I recently began another historical journey through the American Civil War (as I am wont to do) with The Coming Fury: The Centennial History of the Civil War, Volume 1. Unfortunately, my recent “reading” has been anything but. My literary consumption has, in fact, taken place via the spoken word. That is to say, I have been listening to audio books. To my own misfortune, this makes it very difficult to review books. I would like to be perceived as a fair person, so I try to include the words of the author when I review books. Unfortunately, this medium does not lend itself well to making notes. Writing anything down while driving is considered unsafe. Apart from book reviewing, however, I am often unable to do something more important. When I hear quotes from an antebellum Southern Democrat, I cringe. In many cases, it is like the words were taken from a modern Republican politician.

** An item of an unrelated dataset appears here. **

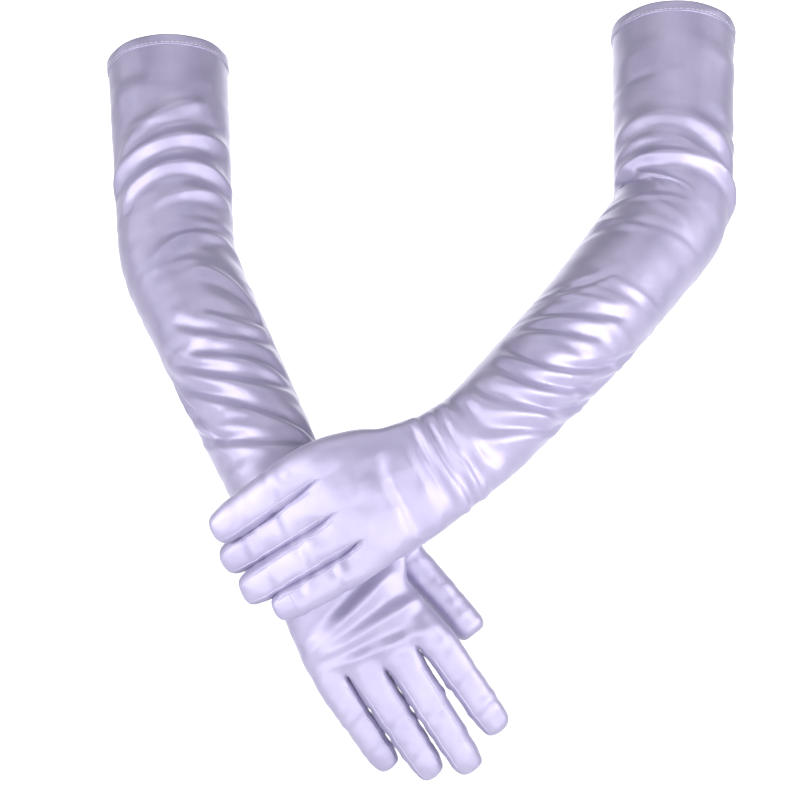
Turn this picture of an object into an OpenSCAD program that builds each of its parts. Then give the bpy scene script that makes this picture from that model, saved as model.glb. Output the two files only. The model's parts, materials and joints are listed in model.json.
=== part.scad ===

I should say, rather, that the rhetoric sounds similar except for a fact that most Southern Democratic fire-eaters were considered learned men. In today’s Republican Party, ignorance is considered such a badge of honor that politicians purposely exaggerate regional accents, knowingly use poor grammar, and interject obsolete slang phrases into their daily speech.

But I digress…

The point is that the Republican rhetoric of 2012 is recycled from a century and a half ago. It strikes me as interesting that we rarely hear in the media that the obsession the Constitution by people who fail to understand it at all is not new. The only differences between the Confederate Constitution and the U.S. Constitution are the addition of the Christian god, the protection of the institution of slavery, and the focus changing from the rights of the individual to the rights of the states. In other words, the Constitution was rewritten in such a way as to codify explicitly what the pro-slavery politicians claimed was already implied.